Uit het door [verzoeker] overgelegde overzicht “kosten br inzake [verzoeker] ” kan niet worden afgeleid hoeveel uren mr. Bedaux heeft besteed aan dit deelgeschil. De rechtbank acht het redelijk om uit te gaan van een tijdsbesteding van in totaal 20 uur (14 uur voor het opstellen van het verzoek, 3 uur voor het bestuderen van het verweerschrift en het opstellen van de pleitnota en 3 uur voor het bijwonen van de zitting inclusief reistijd). Dit betekent dat de aan deze procedure verbonden advocaatkosten worden begroot op een bedrag van € 6.897,- inclusief btw (20 x € 285 = € 5.700,- + 21% btw).
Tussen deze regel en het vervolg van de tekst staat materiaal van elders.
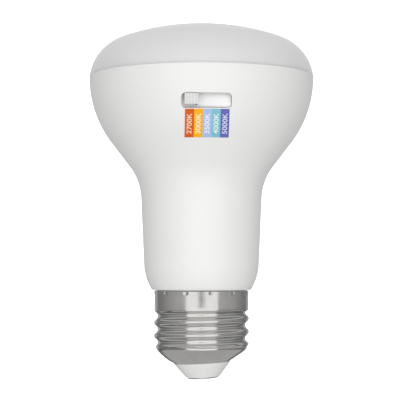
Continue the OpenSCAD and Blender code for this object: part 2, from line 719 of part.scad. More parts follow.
module contact_nail() color([0.8, 0.8, 0.78]) translate([0, 0, 1.2]) {
    cylinder(h = 7, r = 0.68);
    translate([0, 0, 6.8]) cylinder(h = 0.6, r = 1.1);
}

lens_dome();
lens_adhesive();
housing();
heat_sink();
thermal_pad();
led_board();
warm_leds();
warm_phosphor();
cool_leds();
cool_phosphor();
board_screws();
board_socket();
driver_board();
header_strip();
header_pins();
fusible_resistor();
varistor();
film_capacitor();
bulk_capacitor();
output_capacitor();
choke_core();
choke_winding();
component_leads();
bridge_rectifier();
driver_chip();
freewheel_diode();
channel_transistors();
chip_resistors();
chip_capacitors();
live_wire();
neutral_wire();
switch_wires();
switch_board();
switch_screws();
switch_base();
switch_terminals();
switch_cover();
switch_slider();
wiper_contact();
detent_ball();
detent_spring();
selector_knob();
switch_bezel();
scale_label();
screw_shell();
base_insulator();
centre_contact();
contact_nail();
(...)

Vermeerderd met het griffierecht van € 320,- komen de totale kosten van dit deelgeschil daarmee uit op € 7.217,-.
5.31.
Omdat is geoordeeld dat de bestuurder van het bij ASR verzekerde voertuig aansprakelijk is ten opzichte van [verzoeker] zal ASR zoals verzocht worden veroordeeld tot betaling van voornoemd bedrag.

6.De beslissing

De rechtbank
6.1.
verklaart voor recht dat ASR als WAM-verzekeraar gehouden is de door [verzoeker] geleden en nog te lijden materiële en immateriële schade ten gevolge van het ongeval aan [verzoeker] te vergoeden,
6.2.
gebiedt ASR op adequate wijze te bevoorschotten op de materiële en immateriële schade alsmede de advocaatkosten van [verzoeker] ,
6.3.
veroordeelt ASR om aan [verzoeker] te betalen een voorschot ten bedrage van € 5.000,-, te voldoen op de stichting derdengelden rekening van Bedaux Advocaten,
6.4.
begroot de kosten van dit deelgeschil op € 7.217,- en veroordeelt ASR tot betaling van die kosten aan [verzoeker] op de bankrekening met nummer [rekeningnummer] ,
6.5.
wijst het meer of anders verzochte af.
Deze beschikking is gegeven door mr A.M. Koster-van der Linden en in het openbaar uitgesproken op 22 november 2024.
type: KB

Voetnoten

1.artikel 1019w-1019cc Rv
2.op grond van artikel 6:162 BW
3.artikel 257 Rv
4.op grond van artikel 6 WAM
5.artikel 150 Rv
6.vgl. HR 8 juni 2001, ECLI:NL:HR:2001:AB2054
7.zie onder andere Gerechtshof Arnhem-Leeuwarden, 24 mei 2016, ECLI:NL:GHARL:2016:3988.